First up... The Dirt.
“I had angst dripping out of my pores. I wore skin tight red pants that laced up the front, Capezios, and makeup. Even when I tried to fit in, I couldn`t. One day my cousin Ricky was kicking a ball around the yard with some friends, and I tried to join them. I just couldn`t do it: I didn`t remember how to kick or throw or stand or anything. I kept trying to motivate them to do something fun, like find some alcohol, run away, rob a bank, anything. I wanted to talk to somebody about why Brian Connolly of the Sweet had bangs that curled under, and I didn`t. They just looked at me like I was from another planet. Then Ricky asked, “Are you wearing makeup?”
“Yeah,” I told him.
“Men don’t wear makeup,” he replied firmly, like it was a law, with his friends backing him up like a jury of the normal.”’
“We opened the door, and there was this little troll standing outside with black hair down to his ass and high-stacked platform shoes with practically a whole roll of duct tape wrapped around them to hold them together. He looked like a flat-broke, painfully shy, freaky-looking relative of Cousin Itt. I was laughing so hard, I called to Nikki, “Come here! You gotta check this dude out!” When Nikki and him were standing there face-to-face, it was like the Addams Family meets Scooby Doo. Nikki pulled me aside, excited. “I can’t believe it!” he said. “Here is another one like us!”’
“Mick, our merciless overseer of quality control, bent over the microphone and announced to the assembled mass of businesspeople and dispensers of checks, per diems, and advances: “Perhaps we could play these songs for you if Nikki hadn’t been up all night doing heroin.” I got so pissed off that I threw my bass to the ground, walked over to his microphone, and snapped the stand in half. Mick was already at the door by then, but I chased him down the country lane, both of us in high heels like two hookers in a catfight.”
“The day after I returned from Tommy’s wedding, there was a hand-delivered letter from our accountant, Chuck Shapiro, waiting for me in the mailbox. “You have been spending five thousand dollars a day,” he wrote. “Five thousand dollars times seven is thirty-five thousand dollars a week. Per month, that’s one-hundred forty thousand dollars. In exactly eleven months, you will be completely broke, if not dead.”’
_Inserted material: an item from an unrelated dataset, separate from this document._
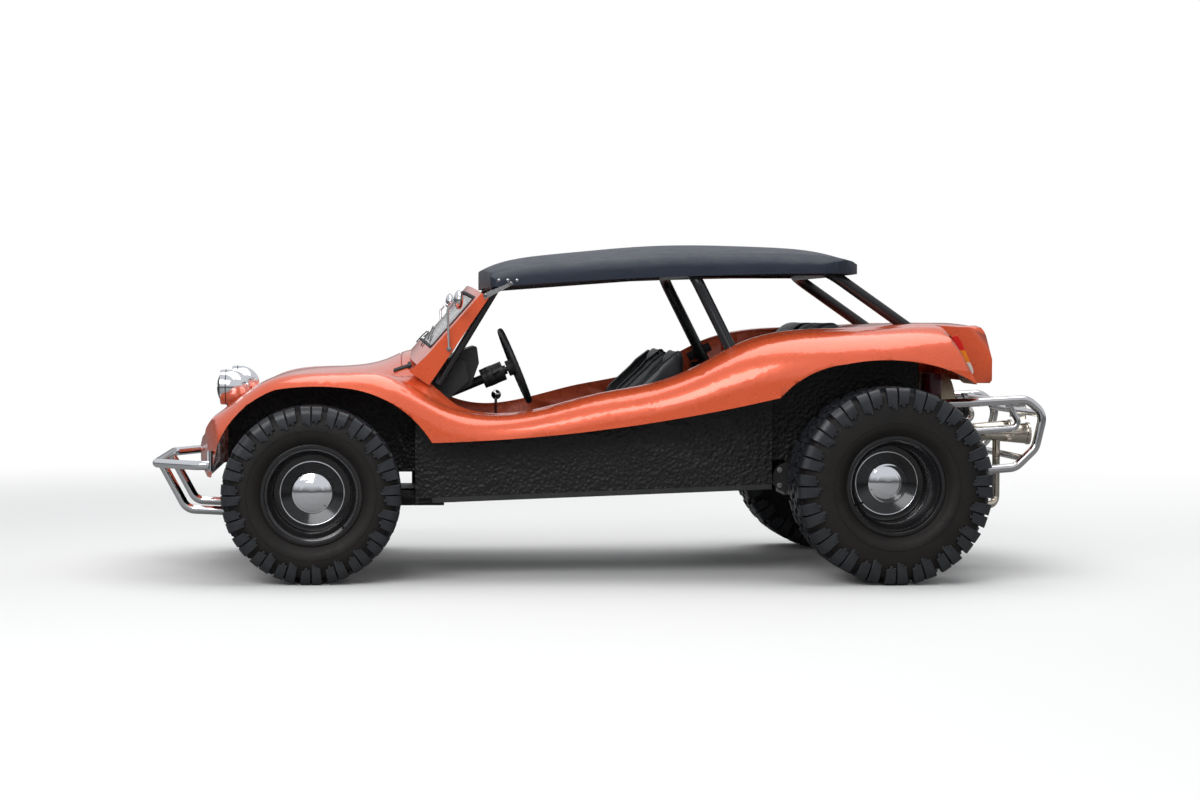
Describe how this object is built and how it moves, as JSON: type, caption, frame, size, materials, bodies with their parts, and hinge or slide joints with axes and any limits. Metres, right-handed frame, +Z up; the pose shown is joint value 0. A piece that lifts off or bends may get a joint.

“Alcohol would bring out sides of my personality that I never even knew existed. I was moldy one night at the Lexington Queen in Japan, and the owner happened to have a Godzilla mask. I put it on, hopped on the dance floor, and started doing what we call crack-dancing - shaking my ass with my butt crack hanging out of my pants (we used to do a lot of crack bowling, too). I suddenly got inspired to leave the bar with the Godzilla mask on and terrorize unsuspecting Japanese civilians, maybe crush some office buildings, too. I pulled my pants down to my ankles, and walked up and down the street barking and snapping at people with my Godzilla mask on. The rest of the guys were chasing after me laughing, because they’d never seen me behave like that before. Someone had told me that it’s legal in Japan for a man to stop anywhere and pee on the side of the road. So I decided to see if that was true.”
I am choosing to share the funnier stuff with you because the dirtier stuff would have my blog shutdown by the blog police in under thirty seconds. Honest.